Collective Intelligence

The shared intelligence that emerges from coordinated groups of agents - from ant colonies to Wikipedia to global scientific collaboration.

Historical overview

Formal study traces to Émile Durkheim's collective consciousness (1893), was advanced by Pierre Lévy's 1994 book 'Collective Intelligence', and is now central to network science, prediction-market research, and the study of large open-source projects.

Scientific basis

Collective intelligence depends on diversity, independence, decentralisation, and aggregation mechanisms (Surowiecki, 2004).
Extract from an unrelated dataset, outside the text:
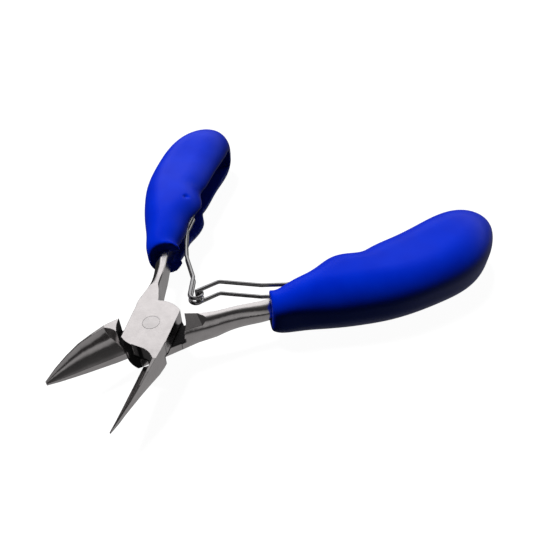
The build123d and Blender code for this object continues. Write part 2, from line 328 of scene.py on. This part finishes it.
def soft_plastic(name):
    """Royal blue moulded grip, satin, with a very fine grain and a blue-tinted gloss."""
    material, nodes, links, shader = new_material(name)
    vector = half_coordinates(nodes, links, 0)
    grain = stretched_noise(nodes, links, vector, (5.0, 5.0, 5.0), 3.0)
    clouds = stretched_noise(nodes, links, vector, (0.08, 0.08, 0.08), 2.0)
    colour = colour_between(nodes, links, spread(nodes, links, clouds, 0, 1), *GRIP_COLOURS)
    links.new(colour, shader.inputs["Base Color"])
    links.new(spread(nodes, links, grain, *GRIP_ROUGHNESS), shader.inputs["Roughness"])
    links.new(bump(nodes, links, grain, 0.12, GRIP_GRAIN_DEPTH), shader.inputs["Normal"])
    shader.inputs["Specular IOR Level"].default_value = 0.22
    shader.inputs["Specular Tint"].default_value = GRIP_GLOSS_TINT
    return material


# ---- pieces -----------------------------------------------------------------------------
WELD_DISTANCE = 0.002 * MM
SKIN_VOXEL = 0.4 * MM
SKIN_SMOOTHING_ROUNDS = 14


def softened_copy(name, node):
    """A new skin over a CAD node: evenly meshed, then smoothed so that its edges are rounded."""
    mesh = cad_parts[node].data.copy()
    mesh.name = name
    piece = bpy.data.objects.new(name, mesh)
    bpy.context.scene.collection.objects.link(piece)
    shell = bmesh.new()
    shell.from_mesh(mesh)
    bmesh.ops.remove_doubles(shell, verts=shell.verts, dist=WELD_DISTANCE)
    shell.to_mesh(mesh)
    shell.free()
    remesh = piece.modifiers.new("even", "REMESH")
    remesh.mode = "VOXEL"
    remesh.voxel_size = SKIN_VOXEL
    smooth = piece.modifiers.new("round", "SMOOTH")
    smooth.factor = 0.5
    smooth.iterations = SKIN_SMOOTHING_ROUNDS
    graph = bpy.context.evaluated_depsgraph_get()
    made = bpy.data.meshes.new_from_object(piece.evaluated_get(graph))
    piece.modifiers.clear()
    piece.data = made
    for face in made.polygons:
        face.use_smooth = True
    return piece


def make_grip(node, body, material):
    piece = softened_copy(node + "_skin", node)
    piece.data.materials.clear()
    piece.data.materials.append(material)
    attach(piece, body)
    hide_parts(node)


def dress(node, material):
    """Gives a CAD node its finished material."""
    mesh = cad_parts[node].data
    mesh.materials.clear()
    mesh.materials.append(material)


# ---- stage ------------------------------------------------------------------------------
FLOOR_GAP = 0.05 * MM               # the table lies this far under the lowest point
FLOOR_HALF_WIDTH = 3.0
FLOOR_COLOUR = (0.10, 0.10, 0.10, 1)
FLOOR_GLOW = 0.965

# Brightness of the studio along a great circle: degrees from the far horizon over the top, and level.
STUDIO_ARC = [
    (-180, 0.03), (-168, 0.05), (-150, 0.24), (-90, 0.30), (-25, 0.26), (-4, 0.05),
    (6, 0.10), (18, 1.00), (40, 1.20), (60, 1.00), (72, 0.40), (84, 0.16),
    (100, 0.05), (138, 0.03), (150, 0.26), (168, 0.34),
]
# The next four are parts of a unit direction: how high it points, or how far across the view.
HORIZON_BLUR = 0.05
CLEAR_OF_HORIZON = (0.0, 0.22)
LIT_GROUND_ACROSS = (-0.35, 0.10)
LIT_SKY_ACROSS = (-0.66, -0.44)

UNLIT_COLOUR = (0.03, 0.03, 0.03)
BACKDROP_COLOUR = (1, 1, 1)
SOFT_FILL = 0.08                    # share of the studio's light that soft surfaces receive

LAMP_PLACE = Vector((-0.30, -0.02, 0.80))
LAMP_AIM = Vector((0, 0.03, 0))
LAMP_SIZE = 0.26
LAMP_POWER = 12.5


def make_floor():
    mesh = bpy.data.meshes.new("floor")
    plane = bmesh.new()
    bmesh.ops.create_grid(plane, x_segments=1, y_segments=1, size=FLOOR_HALF_WIDTH)
    plane.to_mesh(mesh)
    plane.free()
    floor = bpy.data.objects.new("floor", mesh)
    floor.location = (0, 0, cad_box[0].z - FLOOR_GAP)
    bpy.context.scene.collection.objects.link(floor)
    material, _, _, shader = new_material("table_white")
    shader.inputs["Base Color"].default_value = FLOOR_COLOUR
    shader.inputs["Roughness"].default_value = 0.9
    shader.inputs["Specular IOR Level"].default_value = 0.0
    shader.inputs["Emission Color"].default_value = (1, 1, 1, 1)
    shader.inputs["Emission Strength"].default_value = FLOOR_GLOW
    mesh.materials.append(material)
    floor.visible_glossy = False
    floor.visible_diffuse = False


def level_direction(nodes, links, split, x_share, y_share):
    """How far a direction points along one level line, from its X and Y parts."""
    along_x = math_node(nodes, links, "MULTIPLY", split.outputs["X"], x_share)
    along_y = math_node(nodes, links, "MULTIPLY", split.outputs["Y"], y_share)
    return math_node(nodes, links, "ADD", along_x, along_y)


def studio_arc_colour(nodes, links, split, azimuth):
    """The grey level of STUDIO_ARC in each direction."""
    away = level_direction(nodes, links, split, -sin(azimuth), cos(azimuth))
    turn = math_node(nodes, links, "ARCTAN2", split.outputs["Z"], away)
    rise = nodes.new("ShaderNodeMapRange")
    rise.inputs["From Min"].default_value = -pi
    rise.inputs["From Max"].default_value = pi
    links.new(turn, rise.inputs["Value"])
    ramp = nodes.new("ShaderNodeValToRGB")
    links.new(rise.outputs["Result"], ramp.inputs["Fac"])
    stops = ramp.color_ramp.elements
    while len(stops) < len(STUDIO_ARC):
        stops.new(1.0)
    for stop, (degree, level) in zip(stops, STUDIO_ARC):
        stop.position = (degree + 180) / 360
        stop.color = (level, level, level, 1)
    return ramp.outputs["Color"]


def lit_directions(nodes, links, split, azimuth):
    """1 where the studio is lit, 0 near the horizon and towards one side."""
    height = math_node(nodes, links, "ABSOLUTE", split.outputs["Z"])
    across = level_direction(nodes, links, split, cos(azimuth), sin(azimuth))
    above = step(nodes, links, split.outputs["Z"], -HORIZON_BLUR, HORIZON_BLUR)
    below = step(nodes, links, split.outputs["Z"], HORIZON_BLUR, -HORIZON_BLUR)
    lit_ground = math_node(nodes, links, "MAXIMUM", above, step(nodes, links, across, *LIT_GROUND_ACROSS))
    lit_sky = math_node(nodes, links, "MAXIMUM", below, step(nodes, links, across, *LIT_SKY_ACROSS))
    return product(nodes, links, step(nodes, links, height, *CLEAR_OF_HORIZON), lit_ground, lit_sky)


def make_world():
    """The studio that the steel reflects, given by direction alone.

    The camera sees a white backdrop instead, and soft surfaces receive only SOFT_FILL of it.
    """
    world = bpy.data.worlds.new("studio")
    bpy.context.scene.world = world
    world.use_nodes = True
    nodes, links = world.node_tree.nodes, world.node_tree.links
    source = nodes.new("ShaderNodeTexCoord")
    split = nodes.new("ShaderNodeSeparateXYZ")
    links.new(source.outputs["Generated"], split.inputs["Vector"])
    azimuth = radians(CAMERA_AZIMUTH)
    arc = studio_arc_colour(nodes, links, split, azimuth)
    lit = lit_directions(nodes, links, split, azimuth)
    studio = colour_between(nodes, links, lit, UNLIT_COLOUR, arc)
    path = nodes.new("ShaderNodeLightPath")
    seen = colour_between(nodes, links, path.outputs["Is Camera Ray"], studio, BACKDROP_COLOUR)
    links.new(seen, nodes["Background"].inputs["Color"])
    strength = number_between(nodes, links, path.outputs["Is Diffuse Ray"], 1.0, SOFT_FILL)
    links.new(strength, nodes["Background"].inputs["Strength"])


def make_lamp():
    """A square lamp overhead, left out of reflections."""
    data = bpy.data.lights.new("overhead", "AREA")
    data.shape = "SQUARE"
    data.size = LAMP_SIZE
    data.energy = LAMP_POWER
    light = bpy.data.objects.new("overhead", data)
    light.location = LAMP_PLACE
    light.rotation_mode = "QUATERNION"
    light.rotation_quaternion = (LAMP_AIM - LAMP_PLACE).to_track_quat("-Z", "Y")
    light.visible_glossy = False
    bpy.context.scene.collection.objects.link(light)


# ---- assembly ---------------------------------------------------------------------------
bpy.context.scene.view_settings.view_transform = "Standard"
make_camera()
make_floor()
make_world()
make_lamp()

dress("upper_half", ground_steel("upper_steel", -OPEN_ANGLE, *HALF_STEEL))
dress("lower_half", ground_steel("lower_steel", OPEN_ANGLE, *HALF_STEEL))
dress("pivot_rivet", ground_steel("rivet_face", -OPEN_ANGLE, *RIVET_STEEL))
pin_material = wire_steel("pin_steel", 0)
dress("upper_spring_pin", pin_material)
dress("lower_spring_pin", pin_material)
dress("hook_spring", wire_steel("hook_wire", -OPEN_ANGLE))
dress("loop_spring", wire_steel("loop_wire", OPEN_ANGLE))

blue = soft_plastic("blue_grip")
make_grip("upper_grip", "upper_handle", blue)
make_grip("lower_grip", "lower_handle", blue)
Information cascades, communication topology, and incentive alignment determine whether a group outperforms its best individual member or collapses into groupthink.

Strengths

  • Aggregates noisy individual estimates into accurate group judgments
  • Robust to single-point failures
  • Scales with population size and connectivity

Limitations

  • Vulnerable to information cascades, manipulation, and polarisation
  • Coordination overhead grows non-linearly with group size
  • Lowest-common-denominator outcomes when diversity is suppressed

Relationship to other intelligence systems

  • Human Intelligence

    The substrate that makes collective intelligence possible.

  • Artificial Intelligence

    Multi-agent AI systems are a synthetic form of collective intelligence.

Future implications

Human–AI hybrid collectives - where humans and language models share a decision graph - are emerging as a distinct organisational form.